- _CAD and scene scripts_
»»
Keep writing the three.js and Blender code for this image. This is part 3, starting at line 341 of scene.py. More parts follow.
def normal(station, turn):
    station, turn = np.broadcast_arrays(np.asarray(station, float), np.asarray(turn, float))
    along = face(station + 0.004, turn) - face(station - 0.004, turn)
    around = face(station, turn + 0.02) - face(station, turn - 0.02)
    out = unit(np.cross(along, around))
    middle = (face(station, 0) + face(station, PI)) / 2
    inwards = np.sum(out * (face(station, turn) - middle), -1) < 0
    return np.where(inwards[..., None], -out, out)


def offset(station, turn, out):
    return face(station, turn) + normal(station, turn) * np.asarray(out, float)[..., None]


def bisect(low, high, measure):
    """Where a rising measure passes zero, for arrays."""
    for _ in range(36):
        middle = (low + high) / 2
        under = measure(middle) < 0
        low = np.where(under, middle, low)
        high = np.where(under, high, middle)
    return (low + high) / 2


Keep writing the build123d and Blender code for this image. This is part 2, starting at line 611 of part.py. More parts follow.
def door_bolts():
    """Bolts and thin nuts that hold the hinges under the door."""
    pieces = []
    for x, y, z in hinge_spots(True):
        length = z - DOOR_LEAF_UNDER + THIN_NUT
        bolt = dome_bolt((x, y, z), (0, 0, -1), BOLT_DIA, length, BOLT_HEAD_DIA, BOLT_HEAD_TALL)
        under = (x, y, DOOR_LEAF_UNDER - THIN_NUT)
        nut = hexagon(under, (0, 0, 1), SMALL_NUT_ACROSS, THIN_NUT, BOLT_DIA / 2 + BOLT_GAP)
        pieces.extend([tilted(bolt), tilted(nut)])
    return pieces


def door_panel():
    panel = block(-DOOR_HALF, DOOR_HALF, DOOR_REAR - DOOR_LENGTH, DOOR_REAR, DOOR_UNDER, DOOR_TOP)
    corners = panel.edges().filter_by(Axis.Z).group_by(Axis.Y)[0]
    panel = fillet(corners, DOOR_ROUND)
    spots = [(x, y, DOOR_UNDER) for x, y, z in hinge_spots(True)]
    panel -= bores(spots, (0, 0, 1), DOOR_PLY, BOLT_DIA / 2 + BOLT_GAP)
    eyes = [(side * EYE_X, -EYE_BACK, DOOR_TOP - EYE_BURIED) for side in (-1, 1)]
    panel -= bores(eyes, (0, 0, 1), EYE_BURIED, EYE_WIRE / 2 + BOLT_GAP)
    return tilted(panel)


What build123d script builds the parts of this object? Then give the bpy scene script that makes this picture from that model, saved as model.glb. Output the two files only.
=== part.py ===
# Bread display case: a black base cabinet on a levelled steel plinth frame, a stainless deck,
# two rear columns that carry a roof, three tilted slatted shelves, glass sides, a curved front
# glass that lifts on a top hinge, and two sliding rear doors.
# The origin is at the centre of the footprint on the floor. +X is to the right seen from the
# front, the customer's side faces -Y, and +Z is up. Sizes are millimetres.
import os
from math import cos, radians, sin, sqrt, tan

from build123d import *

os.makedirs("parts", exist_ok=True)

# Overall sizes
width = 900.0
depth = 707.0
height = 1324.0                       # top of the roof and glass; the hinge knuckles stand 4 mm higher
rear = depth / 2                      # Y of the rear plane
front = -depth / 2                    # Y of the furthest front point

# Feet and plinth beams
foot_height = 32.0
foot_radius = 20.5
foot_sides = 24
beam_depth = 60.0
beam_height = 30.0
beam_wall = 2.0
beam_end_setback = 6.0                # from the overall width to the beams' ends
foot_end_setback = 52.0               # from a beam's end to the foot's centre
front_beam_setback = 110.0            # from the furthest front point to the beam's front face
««
- _TASK PROMPT_
Your output shall consist solely of the lines from the line with "What build123d script" to the line with "front = -depth", reproduced exactly, both ends included.

- _SOLUTION TO THE PROBLEM_
What build123d script builds the parts of this object? Then give the bpy scene script that makes this picture from that model, saved as model.glb. Output the two files only.
=== part.py ===
# Bread display case: a black base cabinet on a levelled steel plinth frame, a stainless deck,
# two rear columns that carry a roof, three tilted slatted shelves, glass sides, a curved front
# glass that lifts on a top hinge, and two sliding rear doors.
# The origin is at the centre of the footprint on the floor. +X is to the right seen from the
# front, the customer's side faces -Y, and +Z is up. Sizes are millimetres.
import os
from math import cos, radians, sin, sqrt, tan

from build123d import *

os.makedirs("parts", exist_ok=True)

# Overall sizes
width = 900.0
depth = 707.0
height = 1324.0                       # top of the roof and glass; the hinge knuckles stand 4 mm higher
rear = depth / 2                      # Y of the rear plane
front = -depth / 2                    # Y of the furthest front point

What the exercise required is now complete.